When Lonnie questions him, the man becomes antagonistic and belittles Lonnie, who pulls his gun on the man. Lonnie sheepishly apologizes when Hank reports the man's vehicle does not match the police reports. As the patrons relax, the man leaves the diner, only to return with a shotgun and pistol. After he kills Lonnie and Jimmy, he takes the rest of the diner hostage. He orders Noreen to collect all the wallets and cell phones, and he forces Hank to dispose of the corpses. The gunman catches Noreen trying to sneak a cell phone, and threatens to kill her if she does it again. Hank quietly proposes that they rush the gunman, as he has used up several rounds already, but Noreen and John refuse. The lovers, frightened, huddle at another table.

A new customer enters the diner, introduces himself as Mr. Greene, and seems minimally surprised by the situation. He hands the gunman a suitcase full of money and addresses him as "Smith". When Greene attempts to leave, the gunman takes him hostage and demands answers. After being severely beaten, Greene eventually reveals that he is a corrupt land developer who hired a professional hit man to kill the neighboring family when they refused to sell their land to build a shopping mall. With no heirs to the family's life insurance policy, Greene would buy the land from the bank.

Disgusted, the gunman kills Greene for not giving enough information and reasons that one of the people in the diner must be the hit man. Noreen begs him to let them go, but the gunman says that he intends to see the situation through.

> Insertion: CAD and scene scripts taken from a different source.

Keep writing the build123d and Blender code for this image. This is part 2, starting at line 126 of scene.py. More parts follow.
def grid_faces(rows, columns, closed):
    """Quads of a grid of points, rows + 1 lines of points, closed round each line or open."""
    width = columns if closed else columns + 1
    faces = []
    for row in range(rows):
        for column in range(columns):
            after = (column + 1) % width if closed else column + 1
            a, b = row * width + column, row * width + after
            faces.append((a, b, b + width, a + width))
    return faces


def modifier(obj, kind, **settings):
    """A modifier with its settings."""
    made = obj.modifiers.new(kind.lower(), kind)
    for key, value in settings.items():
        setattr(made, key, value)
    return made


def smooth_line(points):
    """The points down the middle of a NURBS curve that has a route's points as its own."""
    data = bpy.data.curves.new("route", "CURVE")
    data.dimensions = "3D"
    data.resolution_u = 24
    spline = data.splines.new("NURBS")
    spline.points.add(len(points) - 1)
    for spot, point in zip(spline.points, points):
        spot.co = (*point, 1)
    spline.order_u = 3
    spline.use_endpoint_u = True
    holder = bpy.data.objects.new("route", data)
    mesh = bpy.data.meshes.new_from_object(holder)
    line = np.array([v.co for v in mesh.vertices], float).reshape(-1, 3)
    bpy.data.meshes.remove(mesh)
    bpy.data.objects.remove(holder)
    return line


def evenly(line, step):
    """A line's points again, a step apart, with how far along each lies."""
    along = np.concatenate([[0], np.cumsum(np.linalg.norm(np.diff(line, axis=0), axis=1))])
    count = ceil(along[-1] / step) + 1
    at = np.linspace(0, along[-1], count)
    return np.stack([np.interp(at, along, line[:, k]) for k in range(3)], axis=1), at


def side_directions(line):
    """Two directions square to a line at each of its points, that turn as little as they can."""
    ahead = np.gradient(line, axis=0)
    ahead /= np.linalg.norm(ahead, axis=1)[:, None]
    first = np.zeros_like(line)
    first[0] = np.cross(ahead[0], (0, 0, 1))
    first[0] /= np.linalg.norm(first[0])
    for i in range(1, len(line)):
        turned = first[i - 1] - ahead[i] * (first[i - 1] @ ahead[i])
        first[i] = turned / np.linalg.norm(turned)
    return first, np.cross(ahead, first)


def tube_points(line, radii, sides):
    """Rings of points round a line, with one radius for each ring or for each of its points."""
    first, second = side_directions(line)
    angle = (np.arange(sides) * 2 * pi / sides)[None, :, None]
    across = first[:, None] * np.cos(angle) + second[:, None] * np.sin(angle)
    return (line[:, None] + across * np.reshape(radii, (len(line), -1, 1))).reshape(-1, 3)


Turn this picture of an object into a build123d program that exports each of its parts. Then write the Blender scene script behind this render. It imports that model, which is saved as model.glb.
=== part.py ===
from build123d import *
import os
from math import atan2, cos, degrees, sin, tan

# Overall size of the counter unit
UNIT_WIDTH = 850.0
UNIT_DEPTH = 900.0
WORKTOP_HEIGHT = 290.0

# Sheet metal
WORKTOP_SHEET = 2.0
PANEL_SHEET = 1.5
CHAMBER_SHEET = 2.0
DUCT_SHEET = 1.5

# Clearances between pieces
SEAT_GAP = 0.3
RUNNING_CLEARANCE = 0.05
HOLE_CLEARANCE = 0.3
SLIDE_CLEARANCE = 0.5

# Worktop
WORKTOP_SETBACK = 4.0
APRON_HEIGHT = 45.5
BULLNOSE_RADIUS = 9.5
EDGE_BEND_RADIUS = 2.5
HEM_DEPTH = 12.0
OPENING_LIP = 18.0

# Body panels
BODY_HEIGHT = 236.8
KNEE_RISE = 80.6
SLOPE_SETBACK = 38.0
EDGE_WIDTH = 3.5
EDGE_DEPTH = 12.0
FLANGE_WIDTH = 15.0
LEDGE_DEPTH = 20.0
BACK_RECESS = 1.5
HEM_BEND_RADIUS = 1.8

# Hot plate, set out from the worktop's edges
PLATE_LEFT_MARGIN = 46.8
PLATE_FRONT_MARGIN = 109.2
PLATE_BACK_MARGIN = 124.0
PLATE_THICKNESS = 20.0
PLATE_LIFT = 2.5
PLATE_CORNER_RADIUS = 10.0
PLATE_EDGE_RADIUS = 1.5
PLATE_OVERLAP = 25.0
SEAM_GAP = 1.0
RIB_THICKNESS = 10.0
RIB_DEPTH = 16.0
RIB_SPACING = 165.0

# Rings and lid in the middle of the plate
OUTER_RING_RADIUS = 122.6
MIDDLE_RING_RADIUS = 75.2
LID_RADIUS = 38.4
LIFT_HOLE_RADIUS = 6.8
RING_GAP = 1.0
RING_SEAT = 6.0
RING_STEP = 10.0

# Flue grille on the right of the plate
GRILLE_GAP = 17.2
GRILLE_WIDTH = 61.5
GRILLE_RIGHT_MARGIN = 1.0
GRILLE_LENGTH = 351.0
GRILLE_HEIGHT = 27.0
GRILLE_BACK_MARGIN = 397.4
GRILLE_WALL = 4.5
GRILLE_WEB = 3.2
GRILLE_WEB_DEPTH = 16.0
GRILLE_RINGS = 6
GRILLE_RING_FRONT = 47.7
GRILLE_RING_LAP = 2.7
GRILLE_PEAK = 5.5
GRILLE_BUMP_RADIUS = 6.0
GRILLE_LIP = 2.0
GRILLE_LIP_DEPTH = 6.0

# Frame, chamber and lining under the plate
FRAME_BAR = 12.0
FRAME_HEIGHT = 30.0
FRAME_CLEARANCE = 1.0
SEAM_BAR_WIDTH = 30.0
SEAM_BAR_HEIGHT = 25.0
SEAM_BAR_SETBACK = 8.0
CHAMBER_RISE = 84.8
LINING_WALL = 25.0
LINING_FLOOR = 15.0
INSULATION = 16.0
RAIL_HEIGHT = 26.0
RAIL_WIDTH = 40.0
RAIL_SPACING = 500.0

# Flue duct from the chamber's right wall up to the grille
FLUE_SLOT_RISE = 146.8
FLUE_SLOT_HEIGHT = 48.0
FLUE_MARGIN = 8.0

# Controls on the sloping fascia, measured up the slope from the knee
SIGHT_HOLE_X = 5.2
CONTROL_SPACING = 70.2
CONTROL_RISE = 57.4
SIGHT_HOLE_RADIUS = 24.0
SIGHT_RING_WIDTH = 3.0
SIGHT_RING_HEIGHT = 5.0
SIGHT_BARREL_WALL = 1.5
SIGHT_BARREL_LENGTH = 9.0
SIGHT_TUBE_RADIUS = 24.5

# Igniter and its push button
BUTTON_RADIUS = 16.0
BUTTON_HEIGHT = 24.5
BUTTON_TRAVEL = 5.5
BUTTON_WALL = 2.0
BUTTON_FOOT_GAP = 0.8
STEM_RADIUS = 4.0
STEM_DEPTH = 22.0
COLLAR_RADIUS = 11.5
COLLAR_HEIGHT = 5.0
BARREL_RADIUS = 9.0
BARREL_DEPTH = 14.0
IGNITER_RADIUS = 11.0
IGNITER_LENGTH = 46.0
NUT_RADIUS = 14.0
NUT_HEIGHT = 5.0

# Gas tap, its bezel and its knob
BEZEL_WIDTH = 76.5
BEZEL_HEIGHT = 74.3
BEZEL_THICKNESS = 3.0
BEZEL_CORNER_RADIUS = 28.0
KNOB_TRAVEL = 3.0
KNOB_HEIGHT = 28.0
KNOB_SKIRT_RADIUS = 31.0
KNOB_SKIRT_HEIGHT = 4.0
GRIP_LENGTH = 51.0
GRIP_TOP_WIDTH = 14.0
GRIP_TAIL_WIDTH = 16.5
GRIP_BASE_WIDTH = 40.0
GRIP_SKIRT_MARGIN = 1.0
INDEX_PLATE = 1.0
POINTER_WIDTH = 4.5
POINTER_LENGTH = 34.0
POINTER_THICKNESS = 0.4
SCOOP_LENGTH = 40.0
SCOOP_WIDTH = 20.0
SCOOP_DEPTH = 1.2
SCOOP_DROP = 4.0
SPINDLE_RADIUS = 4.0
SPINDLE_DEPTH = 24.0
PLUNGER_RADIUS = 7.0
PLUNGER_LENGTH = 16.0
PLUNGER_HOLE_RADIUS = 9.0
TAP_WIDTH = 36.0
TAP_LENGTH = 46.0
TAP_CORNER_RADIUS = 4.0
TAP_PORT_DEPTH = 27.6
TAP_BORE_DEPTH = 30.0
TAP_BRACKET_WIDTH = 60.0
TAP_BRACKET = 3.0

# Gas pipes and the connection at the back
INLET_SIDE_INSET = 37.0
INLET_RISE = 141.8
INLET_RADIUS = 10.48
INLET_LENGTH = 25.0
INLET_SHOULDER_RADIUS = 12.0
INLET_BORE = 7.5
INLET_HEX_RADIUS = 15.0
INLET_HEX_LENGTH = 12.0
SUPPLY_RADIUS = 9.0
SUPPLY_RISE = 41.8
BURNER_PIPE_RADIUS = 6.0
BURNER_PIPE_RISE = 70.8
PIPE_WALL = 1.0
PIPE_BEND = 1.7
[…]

He also tells her he uses extreme methods to extract information from certain people.

The gunman immediately discounts Noreen and the young couple. He first interrogates Hank, who, after being shot in the leg, reveals that he is an ex-soldier who is cheating on his wife. After being shot, he admits that he has sex with men at truck stops, gas stations, and bathrooms. Satisfied that Hank has held nothing back, the gunman kills him.

He then handcuffs and interrogates John, who quickly gives up his pretense of being a salesman. John matter-of-factly recounts killing the family but rejects comparisons between himself and the gunman, whom he calls insane, and that John tells the gunman he was at the wrong place at the wrong time when Lonnie started harassing him for information. The gunman threatens to torture John, but John coolly laughs it off as pointless, as he will not reveal any details about his employers except that they are powerful and well-connected.

John turns around his interrogation, and the gunman reveals that he is also ex-military, forced out because of mental instability and jailed for two years. With the situation now reversed, the gunman unsuccessfully attempts to bargain with John. Convinced that whatever he does will result in him being marked for death by the organization, and knowing he will never stop running or hiding, the gunman panics and kills the young couple. As the gunman prepares to kill John, Noreen lunges at him with a knife and slashes his throat. John gratefully asks her to free him, but when she hesitates, he again drops his friendly demeanor and tries to cruelly bully her into surrendering. Noreen admits that she has trouble standing up for herself and that she is afraid of change but surprises him by instead shooting him with the last round in the pistol. Rather than call the police, she plays music on the Jukebox, takes the money and walks out of the diner.

== Cast ==
- Michael Madsen as Doe
- Harold Perrineau as John Dixon / Smith
- Amber Benson as Noreen
- Jake Busey as Greene
- Danny Trejo as Jimmy
- Kevin Gage as Hank
- Lew Temple as Lonnie
- Patrick Durham as Patron #1
- Lindsey Axelsson as Starr
- Talan Torriero as Billy

== Release ==
The Killing Jar received a limited theatrical release on March 19, 2010. It was released on DVD by Image Entertainment on February 22, 2011.

== Reception ==
 Metacritic, which uses a weighted average, assigned the film a score of 14 out of 100, based on six critics, indicating "overwhelming dislike".

Andrew Barker of Variety called it "a spectacularly boring chamber thriller". Michael Rechtshaffen of The Hollywood Reporter called it "a bland thriller with reheated characters and stock dialogue that's as crisp and fresh as yesterday's chicken and biscuits." Jeannette Catsoulis of The New York Times called it a "cheapie hostage drama with a lot more swagger than substance". Robert Abele of the Los Angeles Times wrote that it consists of "a series of repetitive, dull, clichéd showdowns" with an obvious twist. Nick Hartel of DVD Talk rated it 1/5 stars and called it "a moderately interesting idea terribly executed". David Johnson of DVD Verdict called it a below average film that "really craters in the last 10 minutes."